WHAT IS EXPECTED: In the data below, find the line containing "obj.data.transform(world)"; reproduce that line and all subsequent lines exactly, and nothing else.

MATERIAL PROVIDED:
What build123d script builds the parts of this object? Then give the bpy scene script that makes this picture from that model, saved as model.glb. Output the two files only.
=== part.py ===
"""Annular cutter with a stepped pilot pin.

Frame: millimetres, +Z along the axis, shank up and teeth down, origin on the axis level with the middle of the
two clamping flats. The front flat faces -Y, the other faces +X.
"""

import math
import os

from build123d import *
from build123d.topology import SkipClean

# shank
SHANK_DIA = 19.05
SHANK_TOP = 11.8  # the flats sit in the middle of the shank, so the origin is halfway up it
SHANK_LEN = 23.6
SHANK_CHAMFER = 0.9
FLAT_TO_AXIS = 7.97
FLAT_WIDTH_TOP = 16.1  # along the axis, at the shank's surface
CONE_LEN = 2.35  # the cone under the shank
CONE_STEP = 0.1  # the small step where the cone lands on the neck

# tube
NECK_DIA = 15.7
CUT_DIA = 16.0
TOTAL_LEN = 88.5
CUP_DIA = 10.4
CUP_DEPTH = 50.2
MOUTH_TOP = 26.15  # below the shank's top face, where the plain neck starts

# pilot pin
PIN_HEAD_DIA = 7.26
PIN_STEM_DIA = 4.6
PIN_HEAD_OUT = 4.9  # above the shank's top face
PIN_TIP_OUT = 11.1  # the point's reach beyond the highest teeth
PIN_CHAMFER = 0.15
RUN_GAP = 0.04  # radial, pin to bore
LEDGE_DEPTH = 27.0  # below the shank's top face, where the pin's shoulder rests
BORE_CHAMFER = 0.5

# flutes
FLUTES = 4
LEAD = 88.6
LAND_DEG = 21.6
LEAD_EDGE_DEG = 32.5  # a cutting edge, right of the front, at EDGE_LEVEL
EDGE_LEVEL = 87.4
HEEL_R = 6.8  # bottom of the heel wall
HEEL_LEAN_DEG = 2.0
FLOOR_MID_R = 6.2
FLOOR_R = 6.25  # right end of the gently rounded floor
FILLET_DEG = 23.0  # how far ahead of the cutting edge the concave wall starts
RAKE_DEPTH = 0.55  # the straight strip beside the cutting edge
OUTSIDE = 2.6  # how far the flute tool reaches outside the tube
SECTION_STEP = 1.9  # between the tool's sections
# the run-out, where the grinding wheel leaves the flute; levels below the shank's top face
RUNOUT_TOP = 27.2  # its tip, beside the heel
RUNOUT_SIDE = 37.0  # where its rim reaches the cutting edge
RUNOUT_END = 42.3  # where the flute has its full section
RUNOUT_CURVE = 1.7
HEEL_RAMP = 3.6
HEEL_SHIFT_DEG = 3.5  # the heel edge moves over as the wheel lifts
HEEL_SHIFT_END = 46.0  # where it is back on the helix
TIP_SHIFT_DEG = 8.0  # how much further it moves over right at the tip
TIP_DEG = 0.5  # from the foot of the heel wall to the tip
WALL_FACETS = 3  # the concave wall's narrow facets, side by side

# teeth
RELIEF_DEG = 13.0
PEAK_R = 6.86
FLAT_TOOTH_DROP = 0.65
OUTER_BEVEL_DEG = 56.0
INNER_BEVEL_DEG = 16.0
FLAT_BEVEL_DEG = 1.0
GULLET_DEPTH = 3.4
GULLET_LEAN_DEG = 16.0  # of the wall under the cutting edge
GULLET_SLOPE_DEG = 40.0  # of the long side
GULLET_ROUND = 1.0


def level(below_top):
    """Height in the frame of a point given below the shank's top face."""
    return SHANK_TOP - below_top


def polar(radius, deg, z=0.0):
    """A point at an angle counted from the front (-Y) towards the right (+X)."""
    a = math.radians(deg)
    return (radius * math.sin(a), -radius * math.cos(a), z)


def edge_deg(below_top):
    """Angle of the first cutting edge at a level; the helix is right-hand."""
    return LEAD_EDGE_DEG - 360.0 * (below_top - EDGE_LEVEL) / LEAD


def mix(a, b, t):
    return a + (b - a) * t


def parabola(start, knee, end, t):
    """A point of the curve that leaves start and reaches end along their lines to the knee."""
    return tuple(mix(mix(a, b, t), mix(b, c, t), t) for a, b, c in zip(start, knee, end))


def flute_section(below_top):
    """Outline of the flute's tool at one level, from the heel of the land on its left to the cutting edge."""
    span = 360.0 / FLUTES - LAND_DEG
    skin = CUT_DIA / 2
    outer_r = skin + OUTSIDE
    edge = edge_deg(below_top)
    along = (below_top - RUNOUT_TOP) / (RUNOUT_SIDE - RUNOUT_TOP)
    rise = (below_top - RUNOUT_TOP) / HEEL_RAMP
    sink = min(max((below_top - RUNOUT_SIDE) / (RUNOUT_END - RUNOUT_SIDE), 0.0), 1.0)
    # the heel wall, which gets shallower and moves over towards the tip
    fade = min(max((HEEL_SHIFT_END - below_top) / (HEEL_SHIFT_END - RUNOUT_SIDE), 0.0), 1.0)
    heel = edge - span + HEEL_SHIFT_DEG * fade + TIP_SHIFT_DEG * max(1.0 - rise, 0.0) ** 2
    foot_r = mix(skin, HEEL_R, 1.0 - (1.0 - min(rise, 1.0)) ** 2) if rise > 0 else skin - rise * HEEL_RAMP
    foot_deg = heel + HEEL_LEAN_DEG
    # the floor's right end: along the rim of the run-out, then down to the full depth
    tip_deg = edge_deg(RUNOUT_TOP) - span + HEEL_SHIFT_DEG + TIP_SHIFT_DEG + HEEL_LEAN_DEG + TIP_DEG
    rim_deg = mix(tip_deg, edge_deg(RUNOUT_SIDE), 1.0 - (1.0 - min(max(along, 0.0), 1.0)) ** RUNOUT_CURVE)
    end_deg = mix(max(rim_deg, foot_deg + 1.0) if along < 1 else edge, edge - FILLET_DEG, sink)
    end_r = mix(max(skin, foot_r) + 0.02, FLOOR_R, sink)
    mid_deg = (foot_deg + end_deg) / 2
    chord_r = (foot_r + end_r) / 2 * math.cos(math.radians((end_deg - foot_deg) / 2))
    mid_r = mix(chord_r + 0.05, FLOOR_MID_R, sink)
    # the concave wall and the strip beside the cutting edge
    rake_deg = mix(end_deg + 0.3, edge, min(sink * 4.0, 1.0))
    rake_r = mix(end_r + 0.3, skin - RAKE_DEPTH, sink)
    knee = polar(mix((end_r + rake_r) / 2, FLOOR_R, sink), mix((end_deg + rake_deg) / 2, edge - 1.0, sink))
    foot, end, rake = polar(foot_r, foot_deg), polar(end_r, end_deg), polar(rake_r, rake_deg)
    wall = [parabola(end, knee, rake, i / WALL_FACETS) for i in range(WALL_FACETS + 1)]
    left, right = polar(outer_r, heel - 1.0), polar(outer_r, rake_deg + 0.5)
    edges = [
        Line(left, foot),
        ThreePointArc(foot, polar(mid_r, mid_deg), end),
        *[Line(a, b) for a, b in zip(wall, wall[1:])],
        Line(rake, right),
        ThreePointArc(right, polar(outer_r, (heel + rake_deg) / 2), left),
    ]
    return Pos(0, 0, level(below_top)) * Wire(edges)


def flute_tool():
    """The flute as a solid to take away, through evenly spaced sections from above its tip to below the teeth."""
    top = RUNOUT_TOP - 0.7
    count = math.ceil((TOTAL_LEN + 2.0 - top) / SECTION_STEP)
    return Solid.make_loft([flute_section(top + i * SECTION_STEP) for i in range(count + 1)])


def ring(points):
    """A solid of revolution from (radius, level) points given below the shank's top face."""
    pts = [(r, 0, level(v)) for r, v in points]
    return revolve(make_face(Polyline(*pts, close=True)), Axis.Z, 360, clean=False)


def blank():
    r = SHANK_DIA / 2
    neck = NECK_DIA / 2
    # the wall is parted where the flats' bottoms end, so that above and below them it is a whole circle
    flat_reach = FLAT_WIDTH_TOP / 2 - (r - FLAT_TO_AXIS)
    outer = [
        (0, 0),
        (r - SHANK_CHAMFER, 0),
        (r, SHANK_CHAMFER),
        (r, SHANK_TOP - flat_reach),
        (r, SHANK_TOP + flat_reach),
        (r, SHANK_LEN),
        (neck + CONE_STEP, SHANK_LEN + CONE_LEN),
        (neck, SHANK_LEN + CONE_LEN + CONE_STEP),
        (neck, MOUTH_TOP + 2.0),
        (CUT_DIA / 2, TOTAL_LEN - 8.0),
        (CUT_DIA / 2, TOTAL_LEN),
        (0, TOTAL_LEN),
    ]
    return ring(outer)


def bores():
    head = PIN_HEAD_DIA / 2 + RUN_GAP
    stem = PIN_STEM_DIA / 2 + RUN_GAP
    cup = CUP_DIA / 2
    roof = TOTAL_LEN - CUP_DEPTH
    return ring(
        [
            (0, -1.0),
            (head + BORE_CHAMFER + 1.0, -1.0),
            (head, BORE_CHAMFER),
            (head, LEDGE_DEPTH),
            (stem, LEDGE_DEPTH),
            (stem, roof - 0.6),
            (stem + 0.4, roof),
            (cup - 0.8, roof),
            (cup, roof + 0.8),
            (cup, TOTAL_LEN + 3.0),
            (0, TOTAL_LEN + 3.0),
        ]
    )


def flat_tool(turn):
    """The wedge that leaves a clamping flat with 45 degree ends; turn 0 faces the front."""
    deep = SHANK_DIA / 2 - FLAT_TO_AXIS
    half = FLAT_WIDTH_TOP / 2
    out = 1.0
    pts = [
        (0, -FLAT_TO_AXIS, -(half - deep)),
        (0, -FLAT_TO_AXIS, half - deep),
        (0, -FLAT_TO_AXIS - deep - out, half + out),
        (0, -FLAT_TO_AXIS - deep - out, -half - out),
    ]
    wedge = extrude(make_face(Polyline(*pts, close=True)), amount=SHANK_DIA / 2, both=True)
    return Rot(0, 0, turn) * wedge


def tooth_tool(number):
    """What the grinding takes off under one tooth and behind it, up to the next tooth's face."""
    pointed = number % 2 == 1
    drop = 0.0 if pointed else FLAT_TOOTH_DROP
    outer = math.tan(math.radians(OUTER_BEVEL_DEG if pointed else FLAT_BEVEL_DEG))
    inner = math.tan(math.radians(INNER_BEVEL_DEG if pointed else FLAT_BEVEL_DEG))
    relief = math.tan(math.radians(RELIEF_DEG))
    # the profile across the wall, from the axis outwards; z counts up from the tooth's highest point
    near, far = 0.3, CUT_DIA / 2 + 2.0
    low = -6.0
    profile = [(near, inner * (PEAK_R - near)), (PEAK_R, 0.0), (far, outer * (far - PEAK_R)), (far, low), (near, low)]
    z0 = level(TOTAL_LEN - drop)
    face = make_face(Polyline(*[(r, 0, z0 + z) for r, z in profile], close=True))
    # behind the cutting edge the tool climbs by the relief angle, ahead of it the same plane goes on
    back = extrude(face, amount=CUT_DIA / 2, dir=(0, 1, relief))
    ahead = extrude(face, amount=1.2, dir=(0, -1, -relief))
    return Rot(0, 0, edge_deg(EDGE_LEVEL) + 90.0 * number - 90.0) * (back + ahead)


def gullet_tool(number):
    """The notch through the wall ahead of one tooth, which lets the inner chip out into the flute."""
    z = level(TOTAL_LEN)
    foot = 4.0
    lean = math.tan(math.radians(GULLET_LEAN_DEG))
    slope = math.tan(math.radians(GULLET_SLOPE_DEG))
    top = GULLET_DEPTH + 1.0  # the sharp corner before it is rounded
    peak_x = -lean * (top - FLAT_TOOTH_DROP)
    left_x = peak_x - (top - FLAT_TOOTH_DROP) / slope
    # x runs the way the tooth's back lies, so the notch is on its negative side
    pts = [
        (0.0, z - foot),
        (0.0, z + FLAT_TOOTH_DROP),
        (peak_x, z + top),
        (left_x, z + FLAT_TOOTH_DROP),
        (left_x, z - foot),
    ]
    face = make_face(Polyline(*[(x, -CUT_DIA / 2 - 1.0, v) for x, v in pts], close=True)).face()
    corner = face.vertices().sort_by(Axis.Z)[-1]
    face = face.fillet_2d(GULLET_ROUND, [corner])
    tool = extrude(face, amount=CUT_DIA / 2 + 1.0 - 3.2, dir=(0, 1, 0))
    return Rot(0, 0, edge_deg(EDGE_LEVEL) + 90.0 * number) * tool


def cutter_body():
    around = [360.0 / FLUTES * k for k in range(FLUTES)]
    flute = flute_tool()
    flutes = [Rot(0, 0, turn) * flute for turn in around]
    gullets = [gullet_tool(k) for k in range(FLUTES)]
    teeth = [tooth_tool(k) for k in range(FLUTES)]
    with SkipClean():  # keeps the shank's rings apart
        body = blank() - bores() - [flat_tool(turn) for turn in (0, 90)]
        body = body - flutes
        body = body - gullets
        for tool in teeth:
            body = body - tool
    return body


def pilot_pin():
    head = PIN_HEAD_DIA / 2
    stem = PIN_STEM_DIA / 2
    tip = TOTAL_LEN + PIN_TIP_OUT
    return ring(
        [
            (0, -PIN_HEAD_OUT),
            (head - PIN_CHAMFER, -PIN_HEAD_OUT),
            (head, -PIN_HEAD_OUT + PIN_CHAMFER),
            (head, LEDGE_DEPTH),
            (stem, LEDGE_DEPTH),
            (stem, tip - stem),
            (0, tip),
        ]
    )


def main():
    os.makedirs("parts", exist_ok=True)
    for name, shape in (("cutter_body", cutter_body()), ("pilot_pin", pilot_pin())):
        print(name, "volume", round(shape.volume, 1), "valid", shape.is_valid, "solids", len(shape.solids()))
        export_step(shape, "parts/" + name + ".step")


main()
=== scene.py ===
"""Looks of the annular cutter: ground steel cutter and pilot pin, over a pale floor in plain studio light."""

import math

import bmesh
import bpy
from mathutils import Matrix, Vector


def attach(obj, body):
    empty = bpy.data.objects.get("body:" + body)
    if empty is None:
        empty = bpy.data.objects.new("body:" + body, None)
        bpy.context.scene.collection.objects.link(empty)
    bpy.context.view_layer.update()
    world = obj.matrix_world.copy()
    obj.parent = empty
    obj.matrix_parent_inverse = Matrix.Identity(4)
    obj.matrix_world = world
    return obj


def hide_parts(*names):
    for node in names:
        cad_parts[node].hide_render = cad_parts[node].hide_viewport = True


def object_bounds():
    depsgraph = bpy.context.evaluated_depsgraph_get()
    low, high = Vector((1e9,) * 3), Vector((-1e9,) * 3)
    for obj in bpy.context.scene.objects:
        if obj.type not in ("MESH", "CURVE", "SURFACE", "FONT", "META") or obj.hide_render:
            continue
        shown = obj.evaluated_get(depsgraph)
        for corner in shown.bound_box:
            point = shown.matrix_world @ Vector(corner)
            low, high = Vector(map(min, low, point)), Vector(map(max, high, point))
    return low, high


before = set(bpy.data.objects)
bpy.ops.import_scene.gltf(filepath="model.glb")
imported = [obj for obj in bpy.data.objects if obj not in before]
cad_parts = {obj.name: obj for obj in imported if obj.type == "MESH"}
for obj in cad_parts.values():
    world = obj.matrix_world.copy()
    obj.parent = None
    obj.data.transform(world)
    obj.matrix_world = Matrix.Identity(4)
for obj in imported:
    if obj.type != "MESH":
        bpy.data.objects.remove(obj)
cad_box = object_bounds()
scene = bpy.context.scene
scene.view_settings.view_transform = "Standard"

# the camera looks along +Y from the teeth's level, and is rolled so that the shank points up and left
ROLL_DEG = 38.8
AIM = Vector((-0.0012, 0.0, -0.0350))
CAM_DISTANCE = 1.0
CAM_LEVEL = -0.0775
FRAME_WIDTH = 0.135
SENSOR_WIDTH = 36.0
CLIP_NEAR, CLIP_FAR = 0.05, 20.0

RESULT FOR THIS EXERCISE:
    obj.data.transform(world)
    obj.matrix_world = Matrix.Identity(4)
for obj in imported:
    if obj.type != "MESH":
        bpy.data.objects.remove(obj)
cad_box = object_bounds()
scene = bpy.context.scene
scene.view_settings.view_transform = "Standard"

# the camera looks along +Y from the teeth's level, and is rolled so that the shank points up and left
ROLL_DEG = 38.8
AIM = Vector((-0.0012, 0.0, -0.0350))
CAM_DISTANCE = 1.0
CAM_LEVEL = -0.0775
FRAME_WIDTH = 0.135
SENSOR_WIDTH = 36.0
CLIP_NEAR, CLIP_FAR = 0.05, 20.0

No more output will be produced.